2024年12月21日(土)

Wedge REPORT

2017年5月13日

お茶の潜在可能性は1000%

 「お茶には多様な価値がある。あまり商品だけに重きを置きたくない」と話す伊川さんが今、進めているのが、企業とのコラボ。「企業も交えてこういう畑をきれいに保っていけば、環境面の価値も出てくるし、社員の健康を保つという福利厚生にも役立つ」と、企業のメンタルヘルスケアとして茶畑で農業体験をする活動を、昨年10月から始めている。今後は、臨床心理士、保健師、看護師などの協力も得ながら、内容をブラッシュアップしていくという。

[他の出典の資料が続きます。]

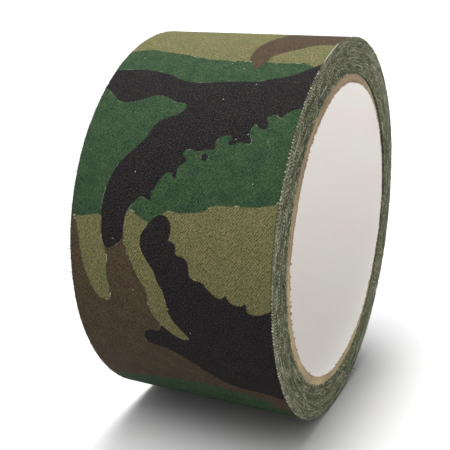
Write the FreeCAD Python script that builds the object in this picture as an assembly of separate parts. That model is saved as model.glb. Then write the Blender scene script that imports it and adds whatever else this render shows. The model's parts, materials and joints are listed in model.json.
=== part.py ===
import FreeCAD, Part

import math
import os

from FreeCAD import Placement, Rotation, Vector

# Cloth duct tape on a cardboard core, standing on its rim.
# The roll's axis lies along Y through the origin, which is the middle of the bore. Z is up.
# Sizes are in millimetres and angles in degrees.

# --- width and core ---
WIDTH = 50.8  # 2 inch tape, and the core is as wide
BORE_R = 38.1  # standard 3 inch core
LINER_T = 0.20  # white paper lining the bore
PLY_T = 0.44  # one layer of kraft board
PLIES = 5
CORE_R = BORE_R + LINER_T + PLIES * PLY_T

# --- tape ---
CLOTH_T = 0.17  # printed cloth with its coating
ADHESIVE_T = 0.08
TAPE_T = CLOTH_T + ADHESIVE_T  # also what the radius grows by in one turn
EDGE_RECESS = 0.10  # the adhesive stops this far short of the cloth's cut edges
WHOLE_TURNS = 34  # complete turns before the turn that holds the free end

# --- free end of the tape ---
TIP_ANGLE = 13.0  # where the tape ends, measured up from +X towards +Z
LINKS = 6  # rigid lengths that stand for the flexible free end
LINK_ANGLE = 7.5  # arc of the roll that each length covers
LIFT_GAP = 0.03  # air under the free end, which rests on the roll unstuck
LINK_GAP = 0.02  # air between one length and the next

# The tape winds outwards as the angle about Y falls from +X towards -Z, so the
# winding angle, which grows along the tape, is the angle from +X taken downwards.
# The tape leaves the core at winding angle 0.
TIP = 360.0 * WHOLE_TURNS + 360.0 - TIP_ANGLE
ROOT = TIP - LINKS * LINK_ANGLE  # where the free end is still stuck down
OUTER_START = TIP - 360.0  # start of the outermost turn

# Built flat in XY, then turned so that the drawing's Y becomes the row's Z.
UPRIGHT = Placement(Vector(0, 0, 0), Rotation(Vector(1, 0, 0), 90))
OUT_OF_PAGE = Vector(0, 0, 1)


def arc_centre_and_radius(half_turn, offset):
    """Centre and radius of one half turn of the winding, offset outwards.

    Half turns swing about two centres, a quarter of the tape's thickness either
    side of the axis, and each is half a thickness larger than the last. That
    gives a smooth winding whose turns lie exactly one thickness apart.
    """
    side = -1 if half_turn % 2 == 0 else 1
    centre = Vector(side * TAPE_T / 4, 0, 0)
    radius = CORE_R + TAPE_T / 4 + half_turn * TAPE_T / 2 + offset
    return centre, radius


def point_on_winding(angle, offset, half_turn):
    centre, radius = arc_centre_and_radius(half_turn, offset)
    polar = math.radians(-angle)
    return centre + Vector(radius * math.cos(polar), radius * math.sin(polar), 0)


def winding_edges(start, end, offset):
    """Arcs of the winding from one winding angle to another."""
    edges = []
    half_turn = math.floor(start / 180.0)
    while half_turn * 180.0 < end:
        centre, radius = arc_centre_and_radius(half_turn, offset)
        first = max(start, half_turn * 180.0)
        last = min(end, (half_turn + 1) * 180.0)
        circle = Part.Circle(centre, OUT_OF_PAGE, radius)
        arc = Part.ArcOfCircle(circle, math.radians(-last), math.radians(-first))
        edges.append(arc.toShape())
        half_turn += 1
    return edges


def line(a, b):
    return Part.LineSegment(a, b).toShape()


def extruded(edges, top, base=None):
    """The outline filled and extruded from base to top, or across the middle if base is left out."""
    wire = Part.Wire(Part.__sortEdges__(edges))
    low = -top if base is None else base
    face = Part.Face(wire)
    face.translate(Vector(0, 0, low))
    return face.extrude(Vector(0, 0, top - low))


def strip(start, end, inner, outer, top, base=None):
    """A length of the winding between two offsets, with square ends."""
    first = math.floor(start / 180.0)
    last = math.ceil(end / 180.0) - 1
    edges = winding_edges(start, end, inner) + winding_edges(start, end, outer)
    edges.append(line(point_on_winding(start, inner, first), point_on_winding(start, outer, first)))
    edges.append(line(point_on_winding(end, inner, last), point_on_winding(end, outer, last)))
    return extruded(edges, top, base)


def tube(inner_r, outer_r):
    base = Vector(0, 0, -WIDTH / 2)
    outer = Part.makeCylinder(outer_r, WIDTH, base, OUT_OF_PAGE)
    return outer.cut(Part.makeCylinder(inner_r, WIDTH, base, OUT_OF_PAGE))


def wound_turns():
    """Every turn under the outermost one, stuck to each other as one block.

    Its sides carry the cloth's edge as a ridge that winds from the core to the
    outermost turn, with the adhesive sunk between one ridge and the next.
    """
    floor = WIDTH / 2 - EDGE_RECESS
    last = math.ceil(TIP / 180.0) - 1
    edges = winding_edges(OUTER_START, TIP, 0.0)
    edges.append(line(point_on_winding(OUTER_START, 0.0, last - 2), point_on_winding(TIP, 0.0, last)))
    block = extruded(edges, floor)
    hub = Part.makeCylinder(CORE_R, WIDTH, Vector(0, 0, -WIDTH / 2), OUT_OF_PAGE)
    block = block.cut(hub)
    ridges = [
        strip(0.0, OUTER_START, ADHESIVE_T, TAPE_T, WIDTH / 2, floor),
        strip(0.0, OUTER_START, ADHESIVE_T, TAPE_T, -floor, -WIDTH / 2),
    ]
    return block.fuse(ridges)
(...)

 お茶のセラピー効果にも注目している。園芸活動を通して心身の健康を回復する園芸療法としてのお茶栽培に加え、さまざまな種類のお茶を飲んで楽しめば「マインドフルネス」にもなると、お茶を使ったセラピーの体系づくりに取り組んでいる。

 「お茶を使って皆が健康になるということと、農業の可能性をいろんな分野に広げるということ。この二つをやっていくことで地方創生のきれいなひとつのひな型ができたらと思っています」

 都市部からの茶摘み体験呼び込みで観光に、小学校への出前授業など教育に、加えて先に述べたように林業、福祉、医療など、すでに各分野に進出している。さまざまな社会的課題の解決に農家が能動的にかかわっていく端緒を開きたいと考えているのだ。

 国内を見渡すと、お茶の生産面積は微減を続け、価格も2005年以降低迷している。そんな中、健一自然農園はずっと右肩上がりを続けている。売り上げの伸びは毎年16%ほどだという。経営は順調だが、既存の市場だけに満足してはいない。

 「自然栽培のお茶はものすごく少ない。無農薬のお茶でも全体のわずか5%のみ。そんな中で競争しても意味がない」ときっぱり。

 限られたパイを奪い合うのではなく、潜在需要を掘り起こすことで可能性を広げるつもりだ。無農薬栽培でないお茶を飲んでいる人をターゲットにするだけでなく、

 「お茶を飲んでいない人も入れると、お茶の潜在性は300%ほどに広がる。海外も入れれば1000%くらいいくのではないか」と熱く語る。

 「奈良はいろんなものが生まれた土地。奈良から人と自然が調和する農法を広め、社会のいろんな人と連携したい」

 大和高原から吹く新風が、お茶をめぐるビジネスの形を大きく変えようとしている。